Pioneer of sustainable agriculture calls for intensification of farming

rtx18n6j A farmer lifts vegetable at his farm in Klang outside Kuala Lumpur February 12, 2014.

In a lecture to the Stanford community Tuesday night, Professor Sir Gordon Conway argued that sustainably intensifying agriculture, especially in Africa, is the only way to feed a growing global population without greatly expanding the amount of land used for farming. Sir Gordon is an agricultural ecologist and was an early pioneer of sustainable agriculture while working in Malaysia in the 1960s.
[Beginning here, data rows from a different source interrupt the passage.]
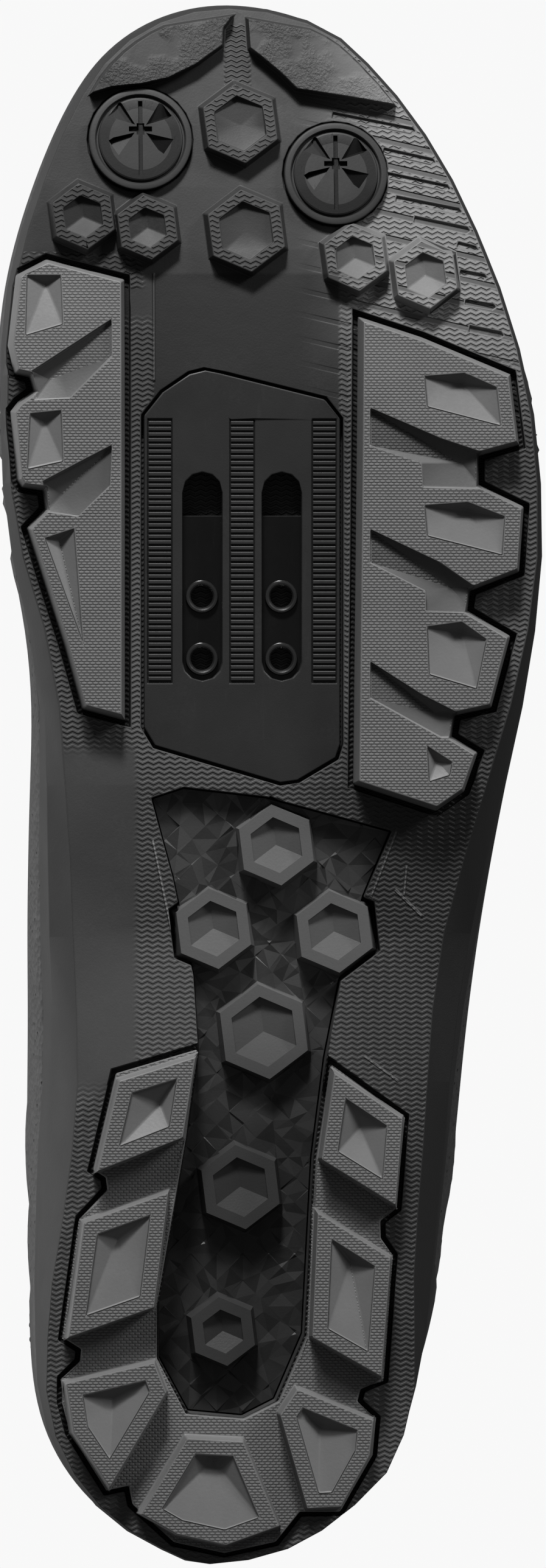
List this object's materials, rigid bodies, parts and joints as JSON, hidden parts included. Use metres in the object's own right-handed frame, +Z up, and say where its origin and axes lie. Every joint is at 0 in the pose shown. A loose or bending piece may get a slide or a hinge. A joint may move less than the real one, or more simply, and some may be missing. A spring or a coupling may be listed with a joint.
{
  "type": "cycling shoe",
  "caption": "Left off-road cycling shoe with a stiff lugged sole, a slotted cleat plate, hex studs, a hollow low-cut upper, tongue and straps, lying on its outer side.",
  "frame": {"origin": "middle of the bounding box's bottom, on the floor that the shoe lies on", "axes": "+X to the toe along the shoe, the sole faces -Y and the collar opens to +Y, +Z up; the shoe lies on its outer side"},
  "size_m": [0.275, 0.1088, 0.1019],
  "materials": {
    "upper_leather": "matt dark grey synthetic leather with small pinholes",
    "tongue_fabric": "black padded fabric",
    "insole_fabric": "black napped fabric",
    "sole_base": "dark grey moulded rubber with a fine zig-zag texture and a smooth side",
    "arch_plastic": "near-black faceted plastic",
    "tread_rubber": "mid grey rubber with a fine brick-weave texture",
    "plate_plastic": "smooth dark grey plastic with two ribbed rules",
    "nut_steel": "glossy black steel",
    "cap_plastic": "smooth dark grey plastic",
    "strap_fabric": "dark matt hook-and-loop strap"
  },
  "bodies": {
    "root": {"upper": "upper_leather", "tongue": "tongue_fabric", "insole": "insole_fabric", "outsole": "sole_base", "arch_plate": "arch_plastic", "medial_tread": "tread_rubber", "lateral_tread": "tread_rubber", "heel_tread": "tread_rubber", "cleat_plate": "plate_plastic", "cleat_nut_plate": "nut_steel", "spike_cap_medial": "cap_plastic", "spike_cap_lateral": "cap_plastic", "strap_front": "strap_fabric", "strap_middle": "strap_fabric", "strap_top": "strap_fabric"}
  },
  "joints": []
}
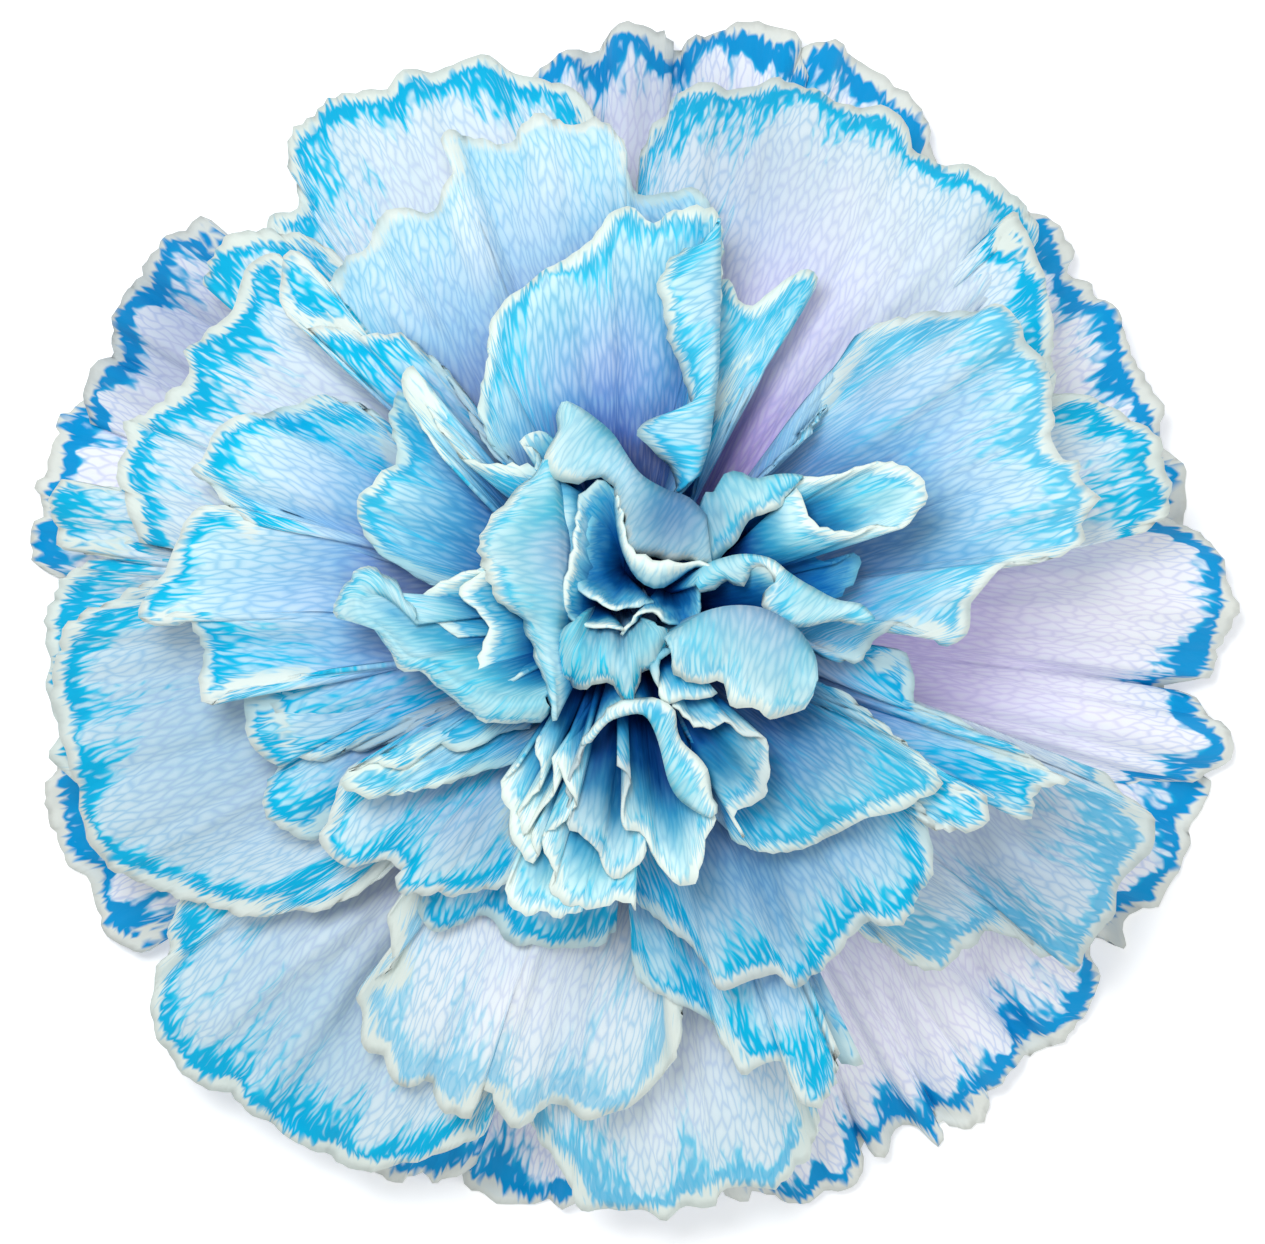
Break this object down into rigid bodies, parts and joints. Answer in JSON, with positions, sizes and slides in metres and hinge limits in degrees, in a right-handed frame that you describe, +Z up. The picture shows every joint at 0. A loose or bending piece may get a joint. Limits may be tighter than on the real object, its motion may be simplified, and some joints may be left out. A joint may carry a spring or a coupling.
{
  "type": "tinted carnation",
  "caption": "Fully open double carnation bloom with dye-tinted ruffled petals, green calyx and short cut stem, lying face up.",
  "frame": {"origin": "the centre of the stem's cut end, at the surface the bloom rests on, under the flower's axis", "axes": "+Z up along the flower's axis, towards the open face; +Y towards the top of the reference view"},
  "size_m": [0.0804, 0.0799, 0.0445],
  "materials": {
    "petals": "soft, slightly translucent petal with azure and cyan dyed margins and an off-white lip",
    "calyx": "waxy bluish green",
    "stem": "waxy bluish green with a paler cut end"
  },
  "bodies": {
    "root": {"petals": "petals", "calyx": "calyx", "stem": "stem"}
  },
  "joints": []
}
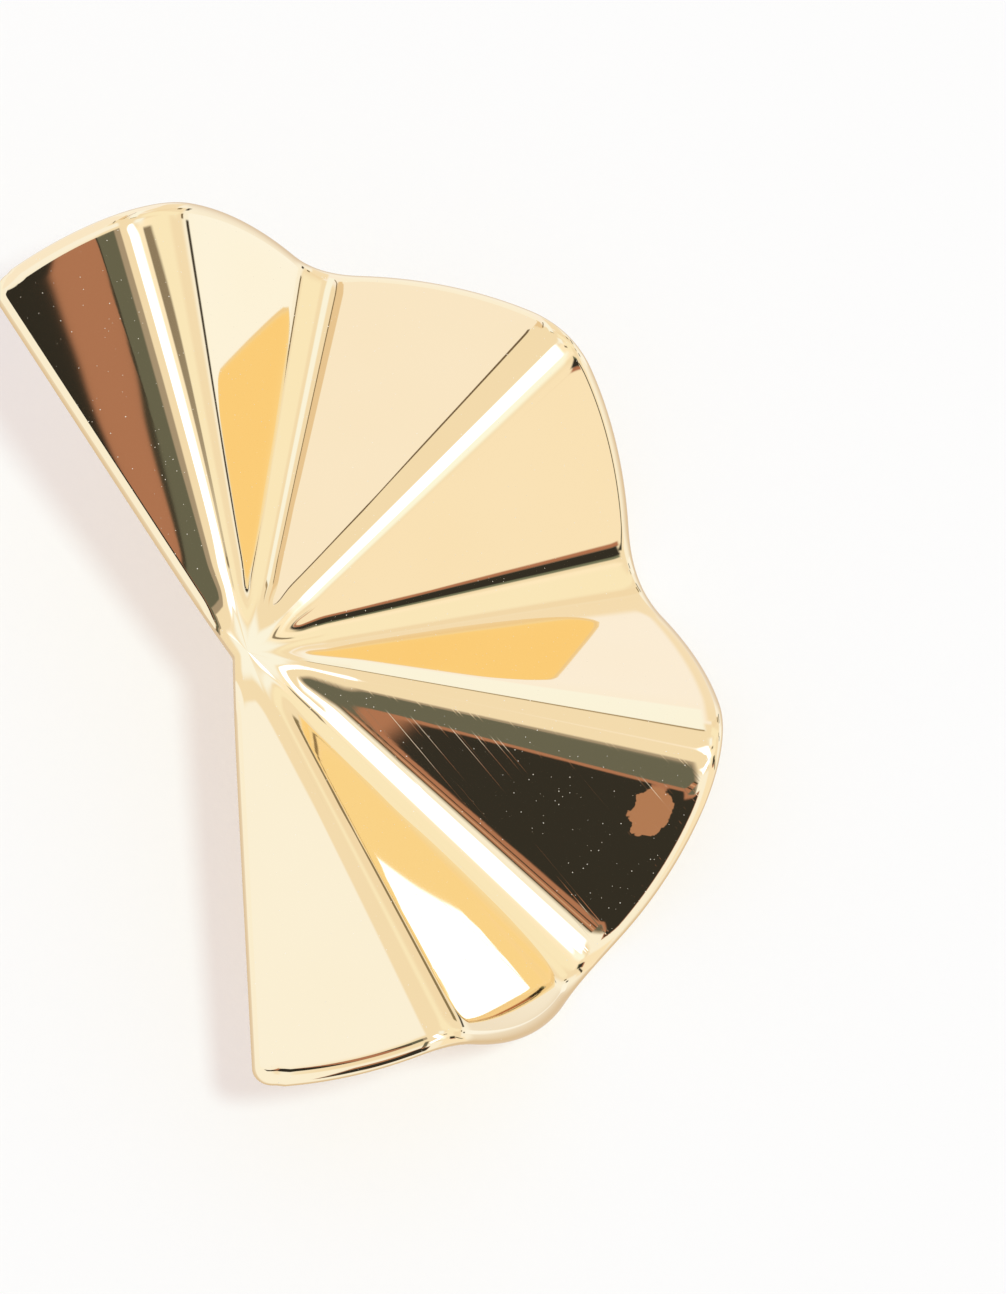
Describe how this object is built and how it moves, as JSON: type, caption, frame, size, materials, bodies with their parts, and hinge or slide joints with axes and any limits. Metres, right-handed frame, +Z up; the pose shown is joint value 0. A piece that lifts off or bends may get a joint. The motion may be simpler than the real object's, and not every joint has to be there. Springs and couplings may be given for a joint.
{
  "type": "fan earring",
  "caption": "Pleated fan ear stud of polished gold-coloured metal: a rounded, folded sheet that spreads from a pivot, with a straight post behind it, lying as it comes to rest.",
  "frame": {"origin": "on the surface that the earring lies on, under the middle of its bounding box", "axes": "+Z up from the surface that it lies on, front of the fan up; +Y along the longest extent, from the lower corner to the upper one; +X from the pivot towards the rim"},
  "size_m": [0.038, 0.0478, 0.0198],
  "materials": {
    "polished_gold": "mirror polished, pale gold plating",
    "post_gold": "drawn pin, gold plated, satin"
  },
  "bodies": {
    "root": {"pleated_fan": "polished_gold", "ear_post": "post_gold"}
  },
  "joints": []
}
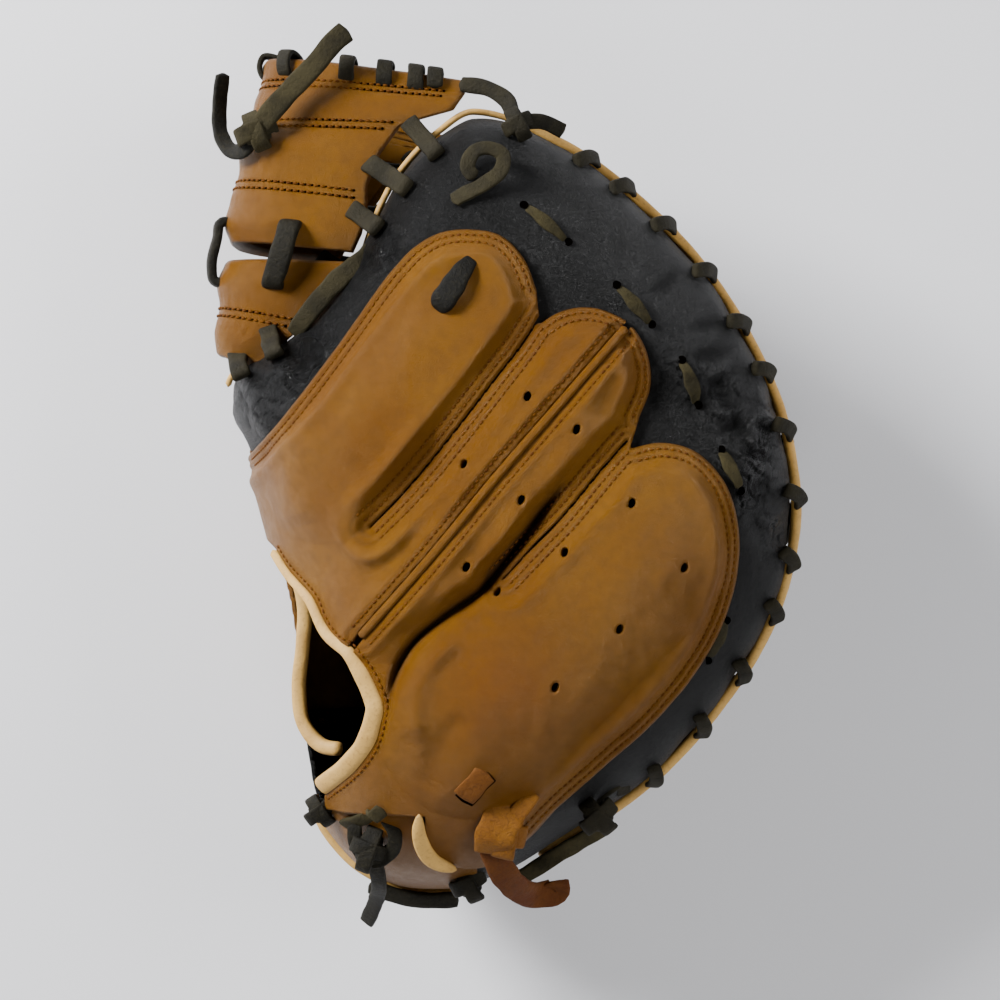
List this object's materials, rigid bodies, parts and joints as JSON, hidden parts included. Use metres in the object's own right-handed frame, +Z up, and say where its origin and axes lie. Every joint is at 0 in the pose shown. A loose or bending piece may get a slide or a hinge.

He is now a professor of international development at Imperial College London and the director of Agriculture for Impact, a project funded by the Bill and Melinda Gates Foundation.

Sir Gordon's lecture, "Can Sustainable Intensification Feed the World?" was the second installment of the Food and Nutrition Policy Symposium Series sponsored by the Center on Food Security and the Environment.

Sir Gordon described three major challenges to ensuring future global food security: food prices are higher and more volatile, one billion people are malnourished (including 1 in 5 children), and rising demand means that 60 to 100 percent more food will be needed to feed the world by 2050. Solving the food security crisis will mean improving both the quantity and the nutrition of food, at stable and affordable prices, in the face of major challenges.

These challenges include factors on the demand side of the global food economy, such as population growth, changing diets, and the use of crops for biofuels. Supply side factors like high fertilizer prices, climate change, and scarcity of land and water put even more pressure on the food system. 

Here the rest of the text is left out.